Exquisitely detailed with multiple narratives, high drama and wicked humour, The Last Judgement, a homage to Michelangelo’s iconic work of the same name, takes the original work’s imagining of the second coming of Christ and, using some of Nicholls’ friends and colleagues as models, reimagines this conversation between the damned and the saved souls of Heaven and Earth as, presumably, taking place in the male homosocial relations of the Perth art world. It’s a beautiful and surprisingly funny work, as the familiar faces of my colleagues and friends emerge from the campy drama of fleshy torment – and pleasure.

Similarly Via Appia Antica (after Piranesi), a composite image of Nicholls’ favourite sites of Italy, rewards a close look. Nicholls worked on this piece throughout his travels, over the course of two years, adding to it whenever possible. It’s an elaborate study of the architecture, landscapes and people of Classical antiquity, many of which are instantly recognisable as the iconic buildings, streets and bridges of today’s Italy.

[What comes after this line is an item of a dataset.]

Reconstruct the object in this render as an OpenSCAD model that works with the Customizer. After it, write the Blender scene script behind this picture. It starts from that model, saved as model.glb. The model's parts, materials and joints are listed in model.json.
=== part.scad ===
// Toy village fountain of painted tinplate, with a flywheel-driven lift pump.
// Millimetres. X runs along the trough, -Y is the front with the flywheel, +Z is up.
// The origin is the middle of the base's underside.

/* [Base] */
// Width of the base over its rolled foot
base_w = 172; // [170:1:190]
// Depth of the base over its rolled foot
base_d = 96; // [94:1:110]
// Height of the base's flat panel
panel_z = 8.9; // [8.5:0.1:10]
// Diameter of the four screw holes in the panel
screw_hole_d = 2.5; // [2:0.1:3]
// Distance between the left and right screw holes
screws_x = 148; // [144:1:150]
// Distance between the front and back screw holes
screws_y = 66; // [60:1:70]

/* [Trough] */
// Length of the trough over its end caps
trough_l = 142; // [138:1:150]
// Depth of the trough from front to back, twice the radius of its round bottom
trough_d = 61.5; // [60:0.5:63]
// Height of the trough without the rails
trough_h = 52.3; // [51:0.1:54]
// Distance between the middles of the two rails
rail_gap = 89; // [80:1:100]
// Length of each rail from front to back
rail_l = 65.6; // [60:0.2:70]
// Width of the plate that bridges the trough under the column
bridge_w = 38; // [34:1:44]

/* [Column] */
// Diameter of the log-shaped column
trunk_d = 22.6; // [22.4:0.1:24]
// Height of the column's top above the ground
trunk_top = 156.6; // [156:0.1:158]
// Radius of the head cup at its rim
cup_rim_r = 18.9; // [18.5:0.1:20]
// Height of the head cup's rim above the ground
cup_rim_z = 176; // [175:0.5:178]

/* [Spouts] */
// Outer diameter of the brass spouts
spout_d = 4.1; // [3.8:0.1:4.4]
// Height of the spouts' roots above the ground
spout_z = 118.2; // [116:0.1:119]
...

The work is again framed by ceramic bones, which, whilst striking individually, distract slightly from the intricacies of the drawn work. In this way, the exhibition as a whole provides a little of the overwhelming feeling of intense visual stimulation that presumably provokes Stendhal syndrome, with its robustly rich themes of flesh, decay and beauty. The drawn mountain-top of Vesuvius emerging at the centre of Via Appia Antica is a more subtle yet more chilling reminder of the inevitability of death than the “in-your-faceness” of the bones encircling richly-hued photographs of the muscular male form.

“Hyperkulturemia” is a study in contradictions – overwhelming and unsubtle in its glorious celebration of the relationship between masculinity and cultural capital, yet critical of this relationship, aware that other, more delicate narratives can emerge between the cracks.